In a select scene in Interval and Instance, Rawlinson recreates the squeaks and wobbles of two unicyclists performing tricks, and designs an intricate layering of reverb to situate the listener within the space, following Lucey’s use of scale and motion.
‘To build this space, there are at least five or six layers of reverb that are very finely tuned, filtered, and processed, so the frequency content is staying out of each other’s way. It creates something that, if you spread things about in space, becomes really alive, richly engaging, and immersive,’ Rawlinson says.
At the end of a rich conversation that spilled into Spectromorphology, design of modular synthesizers in Max MSP, and performance practice for live electronics, I feel myself already adopting new ways of listening and imagining sound. Interval and Instance uses the audible to help us interpret the visual of Lucey’s archive.
But it was Rawlinson’s sound to Lucey’s blooming flower that lingered in my mind.
‘If you look at a flower blossoming in time-lapse, it seems to accelerate, in that it will start unfolding, and the process speeds up. You have to perform that accelerating amplitude variation, so that the sound pops when the bud opens.’

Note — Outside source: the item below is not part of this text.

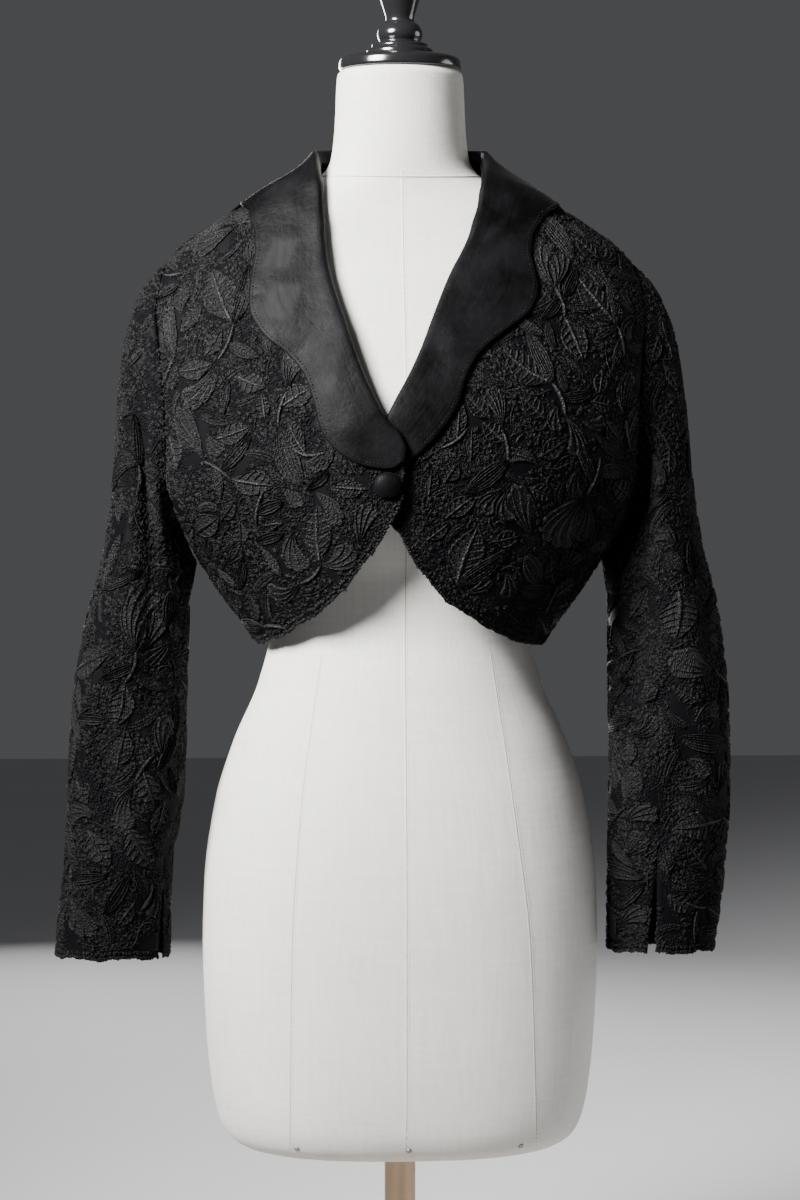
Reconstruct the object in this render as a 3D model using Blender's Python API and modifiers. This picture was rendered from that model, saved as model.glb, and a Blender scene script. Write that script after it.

‘The sound itself is about layering,’ Rawlinson tells me. ‘One layer is latex gloves, the really rubbery sound, captured up against a microphone. Another layer is of leaves, but I’ve filtered out different parts of the spectra, so in the gaps of the sound of latex gloves, you’ll hear the leaves emerge.
‘It’s actually five sounds, all layered, and finely filtered to add up to a brand new sound – that didn’t exist before.’
Jules Rawlinsons’s Interval and Instance was shown at CCA Glasgow, as part of Cryptic Nights on June 6th.